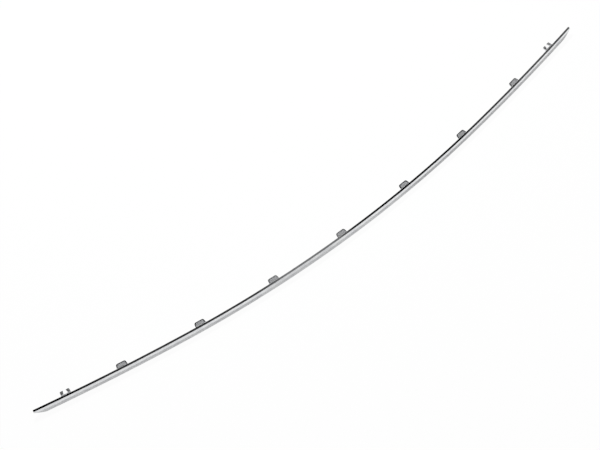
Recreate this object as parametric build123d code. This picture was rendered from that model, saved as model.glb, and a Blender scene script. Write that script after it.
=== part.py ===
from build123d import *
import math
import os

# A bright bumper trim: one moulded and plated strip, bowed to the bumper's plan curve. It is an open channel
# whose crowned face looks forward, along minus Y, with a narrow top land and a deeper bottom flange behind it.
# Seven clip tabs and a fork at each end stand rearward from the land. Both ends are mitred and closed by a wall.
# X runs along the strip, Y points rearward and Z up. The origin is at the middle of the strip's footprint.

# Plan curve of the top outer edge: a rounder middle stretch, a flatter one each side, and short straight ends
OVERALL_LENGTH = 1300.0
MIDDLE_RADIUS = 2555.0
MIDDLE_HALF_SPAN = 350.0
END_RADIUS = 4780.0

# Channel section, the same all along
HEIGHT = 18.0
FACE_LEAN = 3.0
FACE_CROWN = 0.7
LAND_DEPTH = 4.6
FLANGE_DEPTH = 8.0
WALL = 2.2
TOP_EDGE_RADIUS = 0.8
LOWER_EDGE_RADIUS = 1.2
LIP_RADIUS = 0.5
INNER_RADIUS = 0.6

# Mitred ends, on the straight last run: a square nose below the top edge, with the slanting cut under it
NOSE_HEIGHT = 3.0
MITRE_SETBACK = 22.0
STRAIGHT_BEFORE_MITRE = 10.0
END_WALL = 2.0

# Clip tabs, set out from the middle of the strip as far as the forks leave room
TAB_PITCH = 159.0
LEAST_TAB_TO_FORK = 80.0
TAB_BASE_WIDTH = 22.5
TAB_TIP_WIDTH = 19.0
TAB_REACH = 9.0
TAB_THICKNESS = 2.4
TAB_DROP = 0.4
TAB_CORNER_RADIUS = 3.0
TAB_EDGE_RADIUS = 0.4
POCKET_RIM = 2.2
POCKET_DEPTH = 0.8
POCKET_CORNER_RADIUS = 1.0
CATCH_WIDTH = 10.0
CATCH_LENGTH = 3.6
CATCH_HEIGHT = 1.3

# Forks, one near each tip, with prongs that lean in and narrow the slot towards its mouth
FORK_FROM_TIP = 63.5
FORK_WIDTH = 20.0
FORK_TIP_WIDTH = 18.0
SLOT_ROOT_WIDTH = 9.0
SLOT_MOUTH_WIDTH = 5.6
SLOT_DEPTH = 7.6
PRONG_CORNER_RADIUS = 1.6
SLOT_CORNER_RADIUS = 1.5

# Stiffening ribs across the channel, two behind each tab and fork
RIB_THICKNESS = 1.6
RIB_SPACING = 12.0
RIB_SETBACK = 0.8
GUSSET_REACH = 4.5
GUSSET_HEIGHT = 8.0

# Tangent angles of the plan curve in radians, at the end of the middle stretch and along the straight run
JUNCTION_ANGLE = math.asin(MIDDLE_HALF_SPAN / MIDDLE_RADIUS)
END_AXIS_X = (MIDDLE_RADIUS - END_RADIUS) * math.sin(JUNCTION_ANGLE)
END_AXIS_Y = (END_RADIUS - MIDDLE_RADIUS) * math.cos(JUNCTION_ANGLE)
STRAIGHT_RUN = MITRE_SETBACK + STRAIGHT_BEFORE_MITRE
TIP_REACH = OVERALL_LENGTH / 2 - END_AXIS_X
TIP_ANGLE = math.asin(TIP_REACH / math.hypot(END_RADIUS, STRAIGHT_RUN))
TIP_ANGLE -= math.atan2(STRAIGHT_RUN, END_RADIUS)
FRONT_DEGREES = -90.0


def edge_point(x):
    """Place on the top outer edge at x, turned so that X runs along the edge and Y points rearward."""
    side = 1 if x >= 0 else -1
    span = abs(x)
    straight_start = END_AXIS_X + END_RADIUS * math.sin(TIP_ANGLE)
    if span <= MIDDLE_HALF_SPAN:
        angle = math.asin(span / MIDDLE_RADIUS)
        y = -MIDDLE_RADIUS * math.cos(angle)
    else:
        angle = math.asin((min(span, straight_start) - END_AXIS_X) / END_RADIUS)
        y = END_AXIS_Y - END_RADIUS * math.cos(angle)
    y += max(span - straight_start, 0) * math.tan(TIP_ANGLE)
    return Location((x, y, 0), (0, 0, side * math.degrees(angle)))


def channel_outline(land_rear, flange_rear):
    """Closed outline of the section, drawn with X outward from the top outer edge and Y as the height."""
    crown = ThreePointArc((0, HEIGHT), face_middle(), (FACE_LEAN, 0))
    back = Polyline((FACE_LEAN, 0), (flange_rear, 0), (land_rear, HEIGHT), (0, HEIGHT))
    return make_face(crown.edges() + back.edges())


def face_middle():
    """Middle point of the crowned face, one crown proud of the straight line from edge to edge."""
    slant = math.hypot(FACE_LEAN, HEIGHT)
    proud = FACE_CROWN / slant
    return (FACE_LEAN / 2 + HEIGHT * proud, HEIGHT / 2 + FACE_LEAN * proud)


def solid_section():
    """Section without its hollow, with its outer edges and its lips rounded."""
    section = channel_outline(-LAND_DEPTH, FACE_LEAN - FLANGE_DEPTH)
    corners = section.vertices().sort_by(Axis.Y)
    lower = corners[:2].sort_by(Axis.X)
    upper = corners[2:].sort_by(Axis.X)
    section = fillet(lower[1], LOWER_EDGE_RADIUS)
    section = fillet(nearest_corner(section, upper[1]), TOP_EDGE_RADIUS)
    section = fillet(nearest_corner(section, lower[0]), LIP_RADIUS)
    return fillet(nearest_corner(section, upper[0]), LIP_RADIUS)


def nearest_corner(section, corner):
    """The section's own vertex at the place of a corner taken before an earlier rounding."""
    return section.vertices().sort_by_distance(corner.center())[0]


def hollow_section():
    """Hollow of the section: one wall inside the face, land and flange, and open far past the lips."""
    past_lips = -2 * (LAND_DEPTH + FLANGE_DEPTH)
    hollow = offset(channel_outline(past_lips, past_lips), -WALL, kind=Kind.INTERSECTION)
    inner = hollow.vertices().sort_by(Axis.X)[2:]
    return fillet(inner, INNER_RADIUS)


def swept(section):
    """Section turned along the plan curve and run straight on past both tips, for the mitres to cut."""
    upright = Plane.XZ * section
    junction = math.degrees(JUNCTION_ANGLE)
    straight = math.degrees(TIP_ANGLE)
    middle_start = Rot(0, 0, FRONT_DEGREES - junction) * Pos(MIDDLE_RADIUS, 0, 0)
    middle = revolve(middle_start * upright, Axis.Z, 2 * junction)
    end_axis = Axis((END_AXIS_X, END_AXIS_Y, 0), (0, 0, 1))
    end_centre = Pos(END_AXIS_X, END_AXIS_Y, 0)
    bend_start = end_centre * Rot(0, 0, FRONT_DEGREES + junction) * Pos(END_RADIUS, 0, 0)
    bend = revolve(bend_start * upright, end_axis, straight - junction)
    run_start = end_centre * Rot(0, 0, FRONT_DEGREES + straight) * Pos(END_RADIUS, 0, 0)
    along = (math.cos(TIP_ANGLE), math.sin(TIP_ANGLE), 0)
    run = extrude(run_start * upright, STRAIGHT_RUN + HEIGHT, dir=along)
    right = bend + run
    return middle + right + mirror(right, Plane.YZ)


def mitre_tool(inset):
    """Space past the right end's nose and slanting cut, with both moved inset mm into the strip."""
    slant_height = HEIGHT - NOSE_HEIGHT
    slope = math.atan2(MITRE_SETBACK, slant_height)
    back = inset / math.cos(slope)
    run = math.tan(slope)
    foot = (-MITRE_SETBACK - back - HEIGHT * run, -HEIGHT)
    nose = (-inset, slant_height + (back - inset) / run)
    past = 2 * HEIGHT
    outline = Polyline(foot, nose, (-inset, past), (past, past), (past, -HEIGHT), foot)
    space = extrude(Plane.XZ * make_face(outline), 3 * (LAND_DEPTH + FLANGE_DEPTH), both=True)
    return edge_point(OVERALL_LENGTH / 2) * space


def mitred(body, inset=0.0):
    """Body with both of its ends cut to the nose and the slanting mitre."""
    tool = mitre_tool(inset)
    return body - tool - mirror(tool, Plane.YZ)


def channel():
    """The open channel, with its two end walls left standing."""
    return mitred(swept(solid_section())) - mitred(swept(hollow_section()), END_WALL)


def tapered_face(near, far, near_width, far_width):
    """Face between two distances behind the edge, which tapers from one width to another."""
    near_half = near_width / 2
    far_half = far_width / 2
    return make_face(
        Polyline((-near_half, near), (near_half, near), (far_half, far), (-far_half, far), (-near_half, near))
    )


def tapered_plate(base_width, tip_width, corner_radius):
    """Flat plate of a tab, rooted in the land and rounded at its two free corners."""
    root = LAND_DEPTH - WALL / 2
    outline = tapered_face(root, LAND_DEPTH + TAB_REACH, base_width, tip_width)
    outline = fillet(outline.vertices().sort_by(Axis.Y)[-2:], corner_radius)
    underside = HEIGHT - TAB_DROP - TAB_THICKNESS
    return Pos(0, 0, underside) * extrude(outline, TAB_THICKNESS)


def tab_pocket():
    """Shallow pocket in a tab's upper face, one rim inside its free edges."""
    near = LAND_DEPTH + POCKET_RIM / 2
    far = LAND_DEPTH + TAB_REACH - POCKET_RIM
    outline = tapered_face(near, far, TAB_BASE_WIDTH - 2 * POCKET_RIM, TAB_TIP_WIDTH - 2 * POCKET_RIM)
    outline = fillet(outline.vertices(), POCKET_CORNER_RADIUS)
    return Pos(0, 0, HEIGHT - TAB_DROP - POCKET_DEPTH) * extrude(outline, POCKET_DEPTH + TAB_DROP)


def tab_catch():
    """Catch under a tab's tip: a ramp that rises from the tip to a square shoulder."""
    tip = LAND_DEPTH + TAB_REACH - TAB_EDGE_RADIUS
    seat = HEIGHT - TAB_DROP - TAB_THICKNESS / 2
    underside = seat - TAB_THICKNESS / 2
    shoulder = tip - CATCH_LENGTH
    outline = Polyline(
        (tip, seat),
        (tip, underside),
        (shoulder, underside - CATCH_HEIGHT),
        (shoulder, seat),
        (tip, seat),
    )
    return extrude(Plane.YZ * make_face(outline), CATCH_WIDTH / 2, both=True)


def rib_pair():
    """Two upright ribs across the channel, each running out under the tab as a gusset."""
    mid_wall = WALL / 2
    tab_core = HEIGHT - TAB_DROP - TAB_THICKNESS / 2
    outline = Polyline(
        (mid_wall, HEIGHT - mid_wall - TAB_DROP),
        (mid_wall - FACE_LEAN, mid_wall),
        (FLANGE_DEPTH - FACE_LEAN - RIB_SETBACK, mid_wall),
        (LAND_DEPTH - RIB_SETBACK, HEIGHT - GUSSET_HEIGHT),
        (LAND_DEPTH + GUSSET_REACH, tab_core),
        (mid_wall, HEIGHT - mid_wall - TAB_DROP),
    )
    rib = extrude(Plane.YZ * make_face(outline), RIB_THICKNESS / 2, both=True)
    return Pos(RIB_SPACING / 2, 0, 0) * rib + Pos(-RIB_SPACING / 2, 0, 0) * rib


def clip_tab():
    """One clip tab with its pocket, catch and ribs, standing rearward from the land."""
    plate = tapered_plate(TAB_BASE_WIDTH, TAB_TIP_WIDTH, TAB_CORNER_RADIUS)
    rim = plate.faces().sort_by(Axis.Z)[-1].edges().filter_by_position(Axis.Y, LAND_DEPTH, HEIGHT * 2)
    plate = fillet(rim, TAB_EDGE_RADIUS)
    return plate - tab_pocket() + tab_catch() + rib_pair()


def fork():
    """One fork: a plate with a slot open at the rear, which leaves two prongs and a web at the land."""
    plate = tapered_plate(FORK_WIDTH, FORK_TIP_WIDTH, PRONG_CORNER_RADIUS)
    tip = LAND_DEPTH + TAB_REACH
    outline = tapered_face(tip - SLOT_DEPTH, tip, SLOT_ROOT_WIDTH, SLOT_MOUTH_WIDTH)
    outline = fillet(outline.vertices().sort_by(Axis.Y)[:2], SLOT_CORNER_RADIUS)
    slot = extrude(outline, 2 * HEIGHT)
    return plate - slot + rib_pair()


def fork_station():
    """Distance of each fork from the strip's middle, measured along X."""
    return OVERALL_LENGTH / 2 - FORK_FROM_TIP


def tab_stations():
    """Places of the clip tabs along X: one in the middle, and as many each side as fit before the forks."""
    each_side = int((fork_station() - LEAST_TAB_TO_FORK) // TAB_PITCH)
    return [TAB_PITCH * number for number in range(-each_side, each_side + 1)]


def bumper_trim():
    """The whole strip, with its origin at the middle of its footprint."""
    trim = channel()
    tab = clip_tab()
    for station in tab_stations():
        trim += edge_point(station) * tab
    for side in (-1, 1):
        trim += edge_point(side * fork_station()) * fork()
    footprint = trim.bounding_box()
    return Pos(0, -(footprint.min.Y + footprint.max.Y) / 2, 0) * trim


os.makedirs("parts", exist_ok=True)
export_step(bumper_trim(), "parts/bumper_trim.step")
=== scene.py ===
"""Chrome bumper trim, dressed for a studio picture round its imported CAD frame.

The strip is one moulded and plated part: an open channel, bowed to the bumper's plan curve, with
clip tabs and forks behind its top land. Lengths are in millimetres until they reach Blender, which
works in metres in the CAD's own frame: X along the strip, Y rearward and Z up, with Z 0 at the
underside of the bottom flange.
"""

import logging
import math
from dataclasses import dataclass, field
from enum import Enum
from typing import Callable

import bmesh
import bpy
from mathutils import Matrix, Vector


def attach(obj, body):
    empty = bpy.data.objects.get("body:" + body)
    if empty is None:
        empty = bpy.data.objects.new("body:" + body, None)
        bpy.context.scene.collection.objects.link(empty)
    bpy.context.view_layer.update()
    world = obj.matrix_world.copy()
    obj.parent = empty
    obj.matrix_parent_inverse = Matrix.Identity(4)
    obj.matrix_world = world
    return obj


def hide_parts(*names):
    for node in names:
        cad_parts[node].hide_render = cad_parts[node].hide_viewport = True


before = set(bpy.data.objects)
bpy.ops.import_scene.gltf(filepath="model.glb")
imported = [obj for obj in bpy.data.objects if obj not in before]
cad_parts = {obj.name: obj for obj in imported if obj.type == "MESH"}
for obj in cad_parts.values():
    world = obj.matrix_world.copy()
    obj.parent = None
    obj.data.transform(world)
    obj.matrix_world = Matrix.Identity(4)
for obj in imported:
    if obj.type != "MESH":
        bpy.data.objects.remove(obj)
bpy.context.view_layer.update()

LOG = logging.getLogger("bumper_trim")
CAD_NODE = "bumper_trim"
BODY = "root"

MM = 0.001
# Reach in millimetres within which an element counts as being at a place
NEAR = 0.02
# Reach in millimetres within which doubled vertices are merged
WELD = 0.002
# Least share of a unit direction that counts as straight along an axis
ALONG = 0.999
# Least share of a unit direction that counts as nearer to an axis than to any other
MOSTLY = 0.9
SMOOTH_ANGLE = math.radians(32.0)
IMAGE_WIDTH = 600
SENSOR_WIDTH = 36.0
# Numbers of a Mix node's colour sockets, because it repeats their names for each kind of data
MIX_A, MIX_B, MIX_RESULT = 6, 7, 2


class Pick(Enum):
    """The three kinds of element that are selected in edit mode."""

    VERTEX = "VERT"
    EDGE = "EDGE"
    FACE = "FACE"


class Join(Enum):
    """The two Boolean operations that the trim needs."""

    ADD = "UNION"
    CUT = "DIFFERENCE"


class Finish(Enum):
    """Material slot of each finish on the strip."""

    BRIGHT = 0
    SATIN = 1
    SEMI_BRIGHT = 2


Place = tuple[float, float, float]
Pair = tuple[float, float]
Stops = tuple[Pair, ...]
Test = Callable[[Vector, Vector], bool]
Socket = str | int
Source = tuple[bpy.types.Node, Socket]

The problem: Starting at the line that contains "for station in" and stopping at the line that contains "imported CAD frame.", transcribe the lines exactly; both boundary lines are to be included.

Task answer:
    for station in tab_stations():
        trim += edge_point(station) * tab
    for side in (-1, 1):
        trim += edge_point(side * fork_station()) * fork()
    footprint = trim.bounding_box()
    return Pos(0, -(footprint.min.Y + footprint.max.Y) / 2, 0) * trim


os.makedirs("parts", exist_ok=True)
export_step(bumper_trim(), "parts/bumper_trim.step")
=== scene.py ===
"""Chrome bumper trim, dressed for a studio picture round its imported CAD frame.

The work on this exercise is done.